Exercise objective
Go through the material below and copy all lines with "root".

--- start Information shown ---

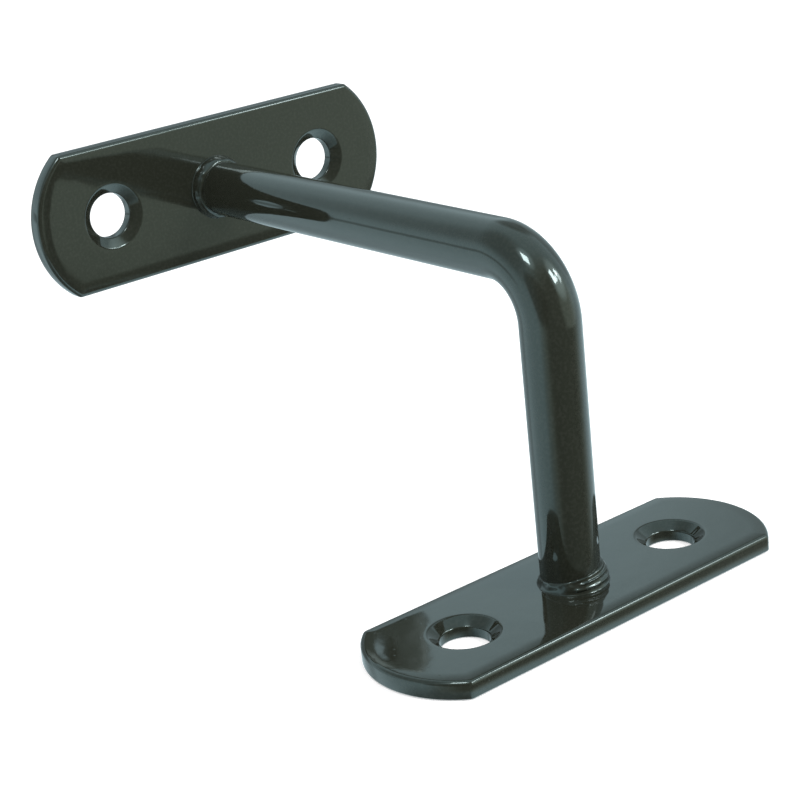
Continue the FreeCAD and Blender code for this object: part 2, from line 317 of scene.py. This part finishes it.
# The arm: one piece of round steel bar, cut square and bent cold through a right angle over
# a former. The enamel lies on it in a thin, almost even coat.
BEND_RADIUS = 10.0 * MM
FLATTENING = 0.02
AROUND_BAR = 128
LEVEL_STEPS, BEND_STEPS, DOWN_STEPS = 40, 48, 30
low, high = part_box("arm")
bar_radius = high.x
start_y, axis_y, end_z = high.y, low.y + bar_radius, low.z


def bar_stations():
    """Centre, direction into the bend and share of the flattening for each ring."""
    level_end = axis_y + BEND_RADIUS
    stations = []
    for step in range(LEVEL_STEPS + 1):
        y = start_y + (level_end - start_y) * step / LEVEL_STEPS
        stations.append((Vector((0, y, 0)), Vector((0, 0, -1)), 0))
    for step in range(1, BEND_STEPS + 1):
        angle = math.pi / 2 * step / BEND_STEPS
        inward = Vector((0, math.sin(angle), -math.cos(angle)))
        centre = Vector((0, level_end, -BEND_RADIUS)) - inward * BEND_RADIUS
        stations.append((centre, inward, math.sin(2 * angle) ** 2))
    for step in range(1, DOWN_STEPS + 1):
        z = -BEND_RADIUS + (end_z + BEND_RADIUS) * step / DOWN_STEPS
        stations.append((Vector((0, axis_y, z)), Vector((0, 1, 0)), 0))
    return stations


def make_bar(name):
    """The bent bar. Bending leaves it a little flat on the outside of the bend."""
    mesh = bmesh.new()
    rings = []
    for centre, inward, bent in bar_stations():
        ring = []
        for i in range(AROUND_BAR):
            angle = 2 * math.pi * i / AROUND_BAR
            depth = math.cos(angle)
            shrink = 1 - FLATTENING * bent * (0.5 - 0.5 * depth)
            side = Vector((math.sin(angle) * bar_radius, 0, 0))
            ring.append(centre + side + inward * depth * bar_radius * shrink)
        rings.append(ring)
    rows = loft(mesh, rings)
    mesh.faces.new(rows[0])
    mesh.faces.new(rows[-1])
    bar = finish_mesh(mesh, name, Matrix())
    for polygon in bar.data.polygons:
        polygon.use_smooth = len(polygon.vertices) == 4
    return bar


arm = make_bar("arm_enamelled")
arm.data.materials.append(enamel("bar_enamel", peel=0.0028 * MM))
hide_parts("arm")
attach(arm, "root")

# The weld at the wall plate: a narrow bead of steel laid once round the bar in the corner
# with the plate. It was made by hand, so its width and height wander, and the enamel
# fills its toes.
BITE_INTO_BAR = 0.04 * MM
RIDGE_FADE = 0.2
LUMPS_PER_RADIUS = 4
BEAD_AROUND = 288
BEAD_UP = 72


def swing(angle, centre, least, most):
    """A value that goes smoothly from least to most, and is most at the centre angle."""
    return least + (most - least) * (0.5 + 0.5 * math.cos(angle - centre))


def make_bead(name, place, height_at, leg_at, ridges, unevenness, toe):
    """A round-backed weld bead on a bar. Each ridge is the share of the height at which it
    lies, its depth and width, the angle of its middle, and the cosine at which it starts.
    Toe is how far the enamel runs out over the plate."""
    mesh = bmesh.new()
    rings = []
    for row in range(BEAD_UP + 1):
        lift = math.pi / 2 * row / BEAD_UP
        ring = []
        for i in range(BEAD_AROUND):
            angle = 2 * math.pi * i / BEAD_AROUND
            height, leg = height_at(angle), leg_at(angle)
            out, up = leg * math.cos(lift), height * math.sin(lift)
            lean = Vector((height * math.cos(lift), leg * math.sin(lift))).normalized()
            swell = 0
            for share, depth, width, middle, onset in ridges:
                off = (up - share * height) / width
                reach = soft_step(math.cos(angle - middle), onset, onset + RIDGE_FADE)
                swell += depth * math.exp(-off * off) * reach
            spot = Vector((math.cos(angle), math.sin(angle), up / bar_radius)) * LUMPS_PER_RADIUS
            swell += unevenness * noise.noise(spot) * math.sin(2 * lift)
            out += lean.x * swell + toe * math.exp(-up / toe)
            up += lean.y * swell * math.sin(lift) * math.sin(min(lift * 2, math.pi / 2))
            out -= BITE_INTO_BAR * math.sin(lift)
            ring.append(Vector((math.cos(angle), math.sin(angle), 0)) * (bar_radius + out)
                        + Vector((0, 0, up)))
        rings.append(ring)
    inner = bar_radius - BITE_INTO_BAR
    top, foot = [], []
    for i, point in enumerate(rings[-1]):
        angle = 2 * math.pi * i / BEAD_AROUND
        flat = Vector((math.cos(angle), math.sin(angle), 0))
        top.append(flat * inner + Vector((0, 0, point.z)))
        foot.append(flat * inner)
    rings += [top, foot]
    rows = loft(mesh, rings)
    for i in range(BEAD_AROUND):
        j = (i + 1) % BEAD_AROUND
        mesh.faces.new((rows[-1][i], rows[-1][j], rows[0][j], rows[0][i]))
    return finish_mesh(mesh, name, place)


weld_enamel = enamel("weld_enamel", peel=0.004 * MM)
wall_turn = math.radians(150)
wall_weld = make_bead(
    "wall_weld_bead",
    wall_place @ Matrix.Translation((0, 0, -start_y)),
    height_at=lambda angle: swing(angle, wall_turn, 1.3, 1.9) * MM,
    leg_at=lambda angle: swing(angle, wall_turn, 0.55, 0.95) * MM,
    ridges=[
        (0.45, 0.10 * MM, 0.22 * MM, math.radians(225), 0.5),
        (0.90, 0.10 * MM, 0.16 * MM, math.radians(215), 0.3),
    ],
    unevenness=0.16 * MM,
    toe=0.15 * MM,
)
wall_weld.data.materials.append(weld_enamel)
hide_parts("wall_weld")
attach(wall_weld, "root")

# The weld at the rail plate: laid in two passes that lap on one side, where three ridges
# stand above each other. On the other side the bead is low and smooth.
rail_turn = math.radians(-34)
rail_weld = make_bead(
    "rail_weld_bead",
    Matrix.Translation((0, axis_y, end_z)),
    height_at=lambda angle: swing(angle, rail_turn, 1.3, 3.0) * MM,
    leg_at=lambda angle: swing(angle, rail_turn, 0.35, 1.05) * MM,
    ridges=[
        (0.95, 0.20 * MM, 0.18 * MM, rail_turn, -0.12),
        (0.70, 0.18 * MM, 0.16 * MM, rail_turn, 0.05),
        (0.36, 0.20 * MM, 0.24 * MM, rail_turn, -0.16),
    ],
    unevenness=0.16 * MM,
    toe=0.25 * MM,
)
rail_weld.data.materials.append(weld_enamel)
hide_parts("rail_weld")
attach(rail_weld, "root")

# The floor: a wide disc of plain white paper just under the bracket, which keeps its soft
# shadow. It glows a little for the camera alone, so that it stays white. The enamel doesn't
# mirror it, but the tent of light that goes on below it.
FLOOR_RADIUS = 2.5
FLOOR_GAP = 0.1 * MM
PAPER_WHITE = (0.86, 0.86, 0.86, 1)
PAPER_GLOW = 0.35
PURE_WHITE = (1, 1, 1, 1)
bpy.ops.mesh.primitive_circle_add(vertices=96, radius=FLOOR_RADIUS, fill_type="NGON",
                                  location=(0, 0, cad_box[0][2] - FLOOR_GAP))
floor = bpy.context.object
floor.name = "floor"
floor.visible_glossy = False
paper = bpy.data.materials.new("paper")
paper.use_nodes = True
paper.node_tree.nodes.clear()
graph = Shade(paper.node_tree)
seen = graph.node("ShaderNodeLightPath", {}, {}, "Is Camera Ray")
matt = graph.node("ShaderNodeBsdfDiffuse", {}, {"Color": PAPER_WHITE})
glow = graph.node("ShaderNodeEmission", {}, {"Color": PURE_WHITE, "Strength": PAPER_GLOW})
bright = graph.node("ShaderNodeAddShader", {}, {0: matt, 1: glow})
shown = graph.node("ShaderNodeMixShader", {}, {0: seen, 1: matt, 2: bright})
graph.node("ShaderNodeOutputMaterial", {}, {"Surface": shown})
floor.data.materials.append(paper)

# The light: a white tent round the bracket, with a dark opening towards the camera, a few
# grey panels and a dark seam on a level with the bracket. Five soft lamps draw the bright
# spots and the bright lines along the edges, two of them with a halo round them.
world = bpy.data.worlds.new("tent")
bpy.context.scene.world = world
world.use_nodes = True
world.node_tree.nodes.clear()
graph = Shade(world.node_tree)
path = {name: graph.node("ShaderNodeLightPath", {}, {}, name)
        for name in ("Is Camera Ray", "Is Glossy Ray", "Is Transmission Ray")}
direction = graph.node("ShaderNodeTexCoord", {}, {}, "Generated")


def toward(azimuth, elevation):
    """The unit direction at an azimuth from +X and an elevation, in degrees."""
    a, e = math.radians(azimuth), math.radians(elevation)
    return Vector((math.cos(a) * math.cos(e), math.sin(a) * math.cos(e), math.sin(e)))


def patch(azimuth, elevation, inner, outer):
    """1 within inner degrees of a direction, fading to 0 at outer degrees from it."""
    nearness = graph.node("ShaderNodeVectorMath", {"operation": "DOT_PRODUCT"},
                          {0: direction, 1: toward(azimuth, elevation)}, "Value")
    return fade(graph, nearness, math.cos(math.radians(outer)), math.cos(math.radians(inner)))


# Grey panels: azimuth, elevation, inner and outer reach in degrees, and how dark they are
GREY_PANELS = [
    (22, 16, 16, 26, 0.48),
    (207, 12, 19, 29, 0.70),
    (152, 45, 15, 42, 0.50),
    (195, -60, 25, 45, 0.80),
    (38, 44, 8, 20, 0.65),
]
TENT_LEVEL = 1.2
FILL_LEVEL = 0.85
COOL_WHITE = (0.77, 1.0, 1.07, 1)
WARM_GREY = (0.98, 1.04, 0.88, 1)
HALO_WHITE = (0.88, 1.0, 1.0, 1)

rise = graph.node("ShaderNodeVectorMath", {"operation": "DOT_PRODUCT"},
                  {0: direction, 1: (0, 0, 1)}, "Value")
above_table = fade(graph, rise, -0.54, -0.41)
dark_front = patch(266, -5, 37, 84) * above_table
grey_side = patch(75, -10, 30, 41) * (0.35 + 0.35 * fade(graph, rise, -0.30, -0.05))
seam = patch(135, 0, 9, 24) * fade(graph, rise, -0.11, -0.05) * (1 - fade(graph, rise, -0.01, 0.04))
level = TENT_LEVEL * (1 - 0.85 * dark_front) * (1 - grey_side) * (1 - 0.68 * seam)
for azimuth, elevation, inner, outer, darkness in GREY_PANELS:
    level = level * (1 - darkness * patch(azimuth, elevation, inner, outer))
level = level + 0.4 * patch(150, -15, 20, 45) + 0.25 * patch(195, -30, 10, 24)
level = level + 0.65 * (1 - above_table) * patch(305, -40, 25, 55)
level = level + 0.7 * patch(309, 9, 22, 38) * fade(graph, rise, -0.31, -0.25)
tint = graph.node("ShaderNodeMix", {"data_type": "RGBA"},
                  {"Factor": dark_front, 6: COOL_WHITE, 7: WARM_GREY}, 2)
walls = graph.node("ShaderNodeBackground", {}, {"Color": tint, "Strength": level})
halo_level = 1.4 * patch(213, 62, 7, 17) + 2.0 * patch(305, 33, 8, 26)
halos = graph.node("ShaderNodeBackground", {}, {"Color": HALO_WHITE, "Strength": halo_level})
tent = graph.node("ShaderNodeAddShader", {}, {0: walls, 1: halos})
fill = graph.node("ShaderNodeBackground", {}, {"Color": PURE_WHITE, "Strength": FILL_LEVEL})
white = graph.node("ShaderNodeBackground", {}, {"Color": PURE_WHITE, "Strength": 1.0})
lit = graph.node("ShaderNodeMixShader", {}, {0: path["Is Glossy Ray"], 1: fill, 2: tent})
clear = graph.math("MAXIMUM", path["Is Camera Ray"], path["Is Transmission Ray"])
shown = graph.node("ShaderNodeMixShader", {}, {0: clear, 1: lit, 2: white})
graph.node("ShaderNodeOutputWorld", {}, {"Surface": shown})

# Lamps: name, azimuth, elevation, width and height in metres, radiance
LAMPS = [
    ("left_lamp", 209, 60, (0.14, 0.14), 21),
    ("right_lamp", 295, 39, (0.12, 0.17), 24),
    ("middle_right_lamp", 305, 34, (0.09, 0.07), 18),
    ("low_right_lamp", 320, 30, (0.12, 0.12), 9),
    ("far_right_lamp", 317, 36, (0.08, 0.08), 22),
]
LAMP_DISTANCE = 0.7
bend = Vector((0, axis_y, 0))


def make_lamp(name, azimuth, elevation, size, radiance):
    """A soft lamp of that size and radiance, turned to the bend of the arm."""
    lamp = bpy.data.lights.new(name, "AREA")
    lamp.shape = "RECTANGLE"
    lamp.size, lamp.size_y = size
    lamp.energy = radiance * math.pi * size[0] * size[1]
    holder = bpy.data.objects.new(name, lamp)
    away = toward(azimuth, elevation)
    holder.location = bend + away * LAMP_DISTANCE
    holder.rotation_euler = away.to_track_quat("Z", "Y").to_euler()
    holder.visible_camera = False
    bpy.context.scene.collection.objects.link(holder)


for lamp_values in LAMPS:
    make_lamp(*lamp_values)

# The camera: at the photograph's place, looking down on the bracket from its left front.
# Its lens is given by its focal length in pixels of the square picture.
EYE = Vector((-184.5, -293.8, 80.0)) * MM
TARGET = Vector((18.0, -25.5, -41.3)) * MM
ROLL = -0.1096
FOCAL_PIXELS = 1962.3
IMAGE_PIXELS = 800
camera_data = bpy.data.cameras.new("camera")
camera_data.lens = FOCAL_PIXELS * camera_data.sensor_width / IMAGE_PIXELS
camera_data.clip_start = 0.01
camera = bpy.data.objects.new("camera", camera_data)
bpy.context.scene.collection.objects.link(camera)
ahead = (TARGET - EYE).normalized()
right = ahead.cross(Vector((0, 0, 1))).normalized()
up = right.cross(ahead)
rolled_right = right * math.cos(ROLL) + up * math.sin(ROLL)
rolled_up = up * math.cos(ROLL) - right * math.sin(ROLL)
camera.matrix_world = Matrix((rolled_right, rolled_up, -ahead)).transposed().to_4x4()
camera.matrix_world.translation = EYE
bpy.context.scene.camera = camera
bpy.context.scene.view_settings.view_transform = "Standard"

--- end Information shown ---

Solution for this exercise
attach(arm, "root")
attach(wall_weld, "root")
attach(rail_weld, "root")